In acting we’re taught to be “in the moment.” But by emphasising the moment, there’s a common trap I see actors fall into all the time:
they start turning everything into a moment.
Actors love moments, because it feels good to be in the moment. It often feels good, because it feels dramatic.
But…
If you turn every moment into a moment, then nothing is a moment.
If you don’t earn your moments, then your work becomes self-indulgent.
If you pick up the pace and go for the momentum of the scene, you will earn those emotional moments and begin to trust your impulses.
Obviously, it’s not a one size fits all approach.
If you take this idea and apply it to GENRE, what makes a script comedic as opposed to an outright Drama, is the PACE. Because faster is funnier. It can also depend on the FORMAT of the story.
A page of dialogue in a film script should equate to around a minute of screen time. For television drama it’s between 45 seconds to a minute and for half-hour comedy between 30-45 seconds. If it’s taking you longer than this to get through a page of dialogue, consider picking up your pace.
Audiences don’t need to be spoon fed.
If the script is already dramatic, you don’t need to try to make it more dramatic. It’s already in there! This applies to dialogue too. You don’t need to overemphasise the the sound of words. We only do that when we think someone doesn’t understand what we’re saying. The audience understands what you’re saying. What’s important for you as actor to understand is why your character is saying it.
Audiences are not stupid. We shouldn’t treat them as such.
In fact, collectively, the audience is smarter than we are.
Take the pressure off yourself and any need to help the audience understand what you’re saying.
It’s the difference between treating the text like Opera, where everything is over-emphasised, pushed and overly dramatic, versus treating the text like Frank Sinatra or Billie Holliday, where the text is conversational, but every now and then you hit a high note or build to a crescendo.
Going for the momentum in a scene also means that you don’t have time to overthink how the line SHOULD be delivered.
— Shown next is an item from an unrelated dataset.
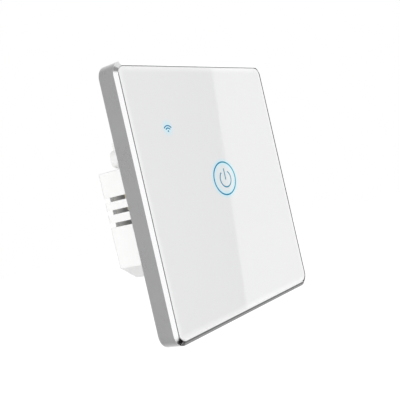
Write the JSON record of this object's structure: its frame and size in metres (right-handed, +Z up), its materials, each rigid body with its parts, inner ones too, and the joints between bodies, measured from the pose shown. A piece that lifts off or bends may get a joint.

We think before we act, so we can act before we think.
Your thinking time is in your prep. When you’re in the scene, we want to act on and trust impulse.
The moment you begin to overthink an impulse, it’s no longer an impulse: it becomes an IDEA of how you think the scene SHOULD go.
So… when to take a moment?
When your character is faced with a decision or in their emotional truth. Because as humans, this is when we tend to slow down. Emotion takes time.
And how can you make a moment land? By pausing.
A recent study concluded that the amount of time a person needs to experience ‘a moment’, is between 2-3 seconds.
If you take between 2-3 seconds after saying a line, before moving on to the next, what you just said will ‘land’.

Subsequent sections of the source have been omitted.